I agree with you that I'm not the right person. I was brought in to change the culture so we do everything faster(you can imagine the speed at a company with couple offshore devs and half dozen onshore people working on product).

I've, err we, have mostly failed.I can go on about why but at the end, I think we all share the blame and evaluate parts we could have personally done better and apply it next time round.

One of the big realizations for me is that they need someone older and more confident. I'm in my mid 20s and once founded a startup that got 30x the traffic but even months in, the boss would be unsure if I was a good programmer. We tried everything from emailing my code samples to his CTO friends to code reviews by other devs(all of which gave positive feedback) but I feel he could never totally shake that doubt. I called him out on it finally(basically if you can't tell after 8 months if I can program you should let me go). I've been programming since 12 but the lingering doubts actually started making me question my own abilities at which point I decided I need to move.


In which case you then ask them to send it in an email, and CC your boss so there's documentation.

Let the managers fight it out.


I found keeping a timesheet helped me there. When it came to "it is getting to the point where X is not going to be ready on time, and I've got personal things on this week so I really can't work significant overtime", and the question came back "well, what have you been doing for the last week", I could give them a full list of "2 hours helping X with Y", "an hour doing Z", "four hours on that high priority fix client C that no one else was willing to touch" and so forth. Don't play the blame game and point out that person X was being thick on an occasion or otherwise dwell on who is interrupting your key work, just lay it out as matter-of-fact as you can: "This is where my time is being used".

Make damn sure though that people understand a short interruption "for a quick meeting" when you are at the time "powering through" stuff sometimes kills as much as a full hour of development time if you are working on something complex as it can completely break your train of thought (especially if you are tired due to recent overtime!), or worse if you are coordinating with other people and/or are working on something timing sensitive (so the interruption might mean a key coordination point is delayed).
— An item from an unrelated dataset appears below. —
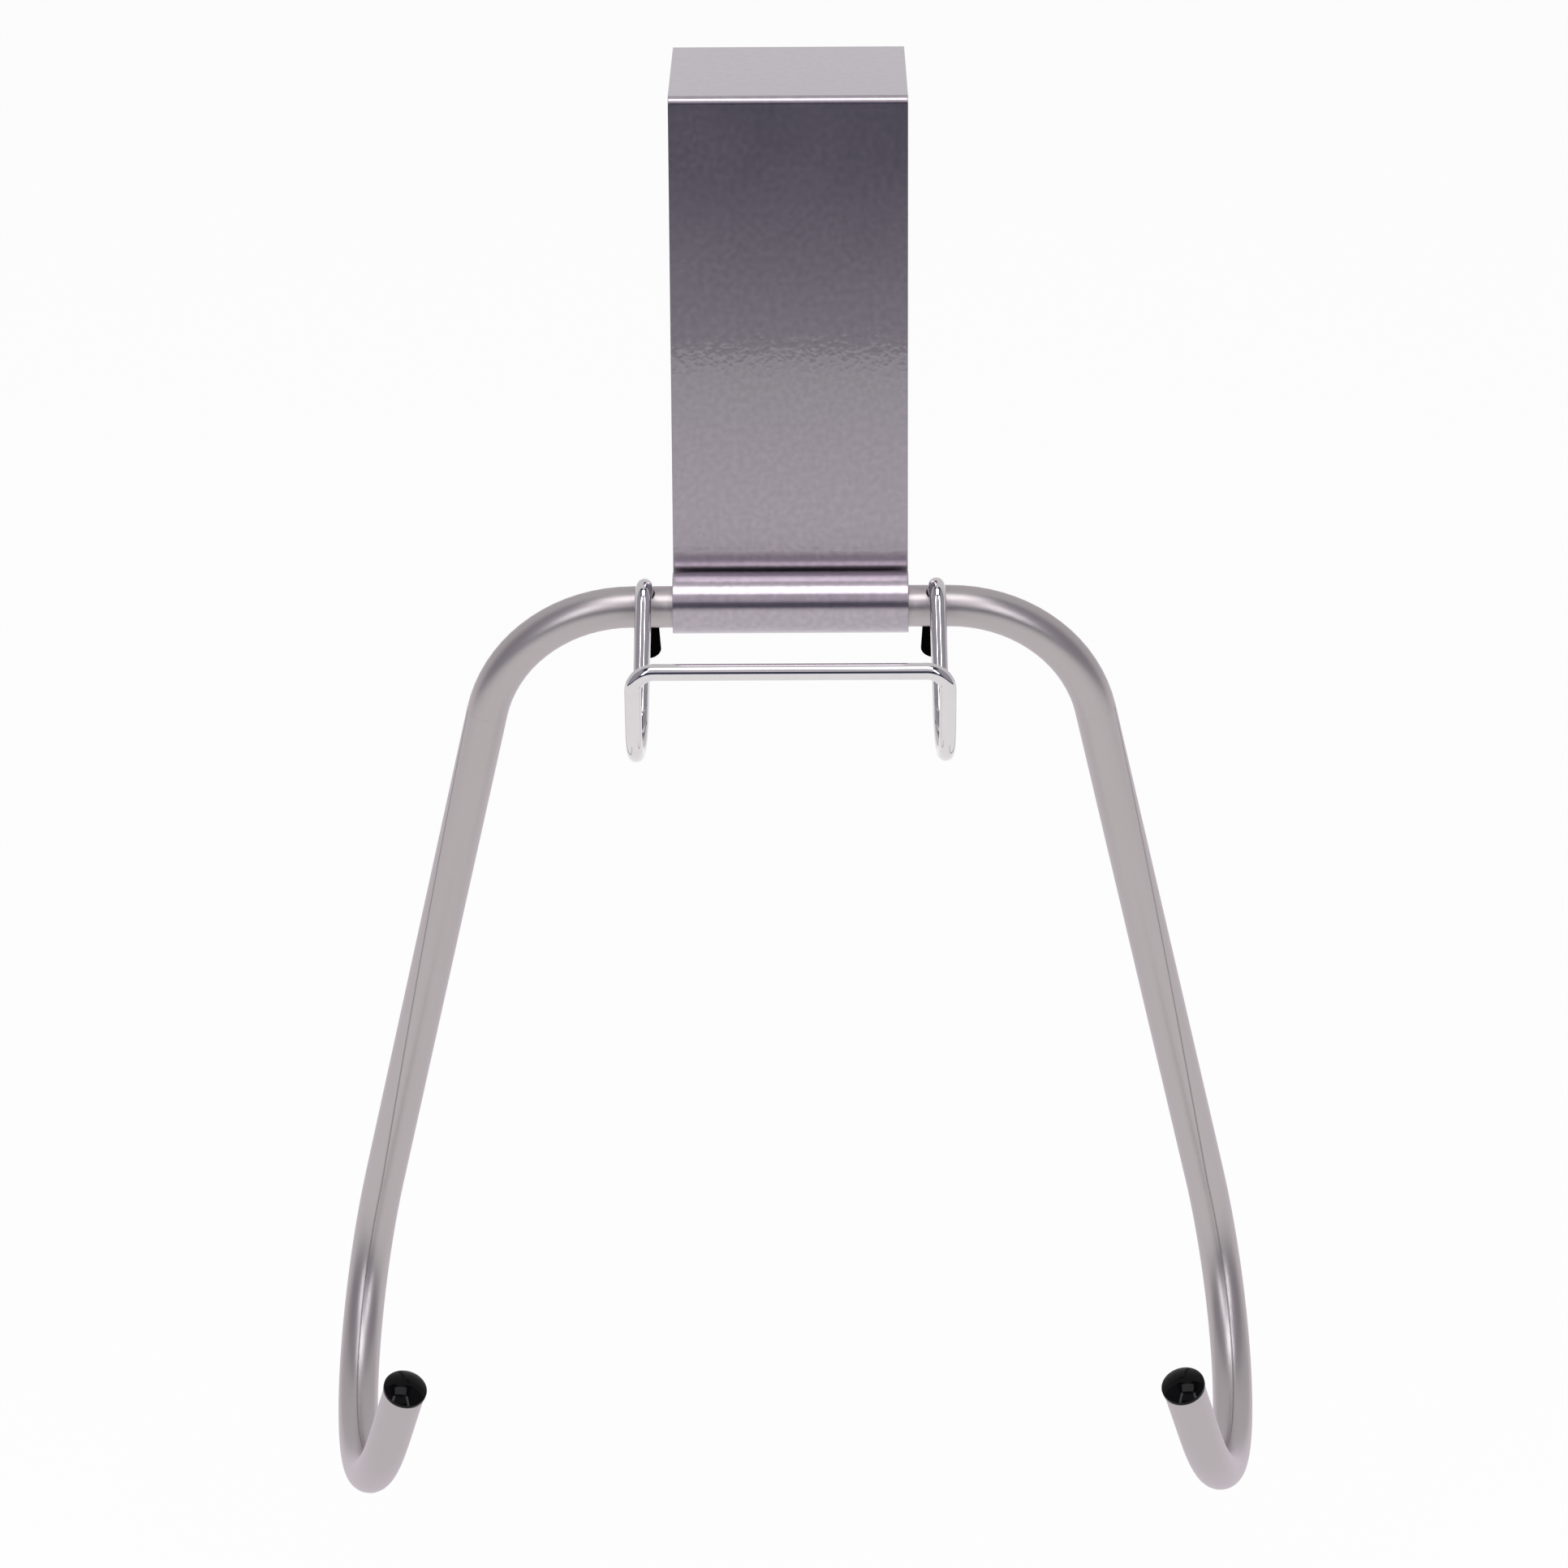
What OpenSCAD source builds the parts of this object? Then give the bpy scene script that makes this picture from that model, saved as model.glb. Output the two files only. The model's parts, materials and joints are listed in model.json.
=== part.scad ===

If you can show what the demands on your time are, a good manager will try rearrange things so that you are interrupted less often. Sometimes simply merging those small interruptions into a scheduled period or two each day is enough to make all the difference to your mid/long term work: problems that didn't really need you magically go away (as the person who was going to interrupt you does that 30 seconds of extra thinking/research that was needed to give them the clue) and the others "interrupt" you a few times a day rather than several times over an hours or two.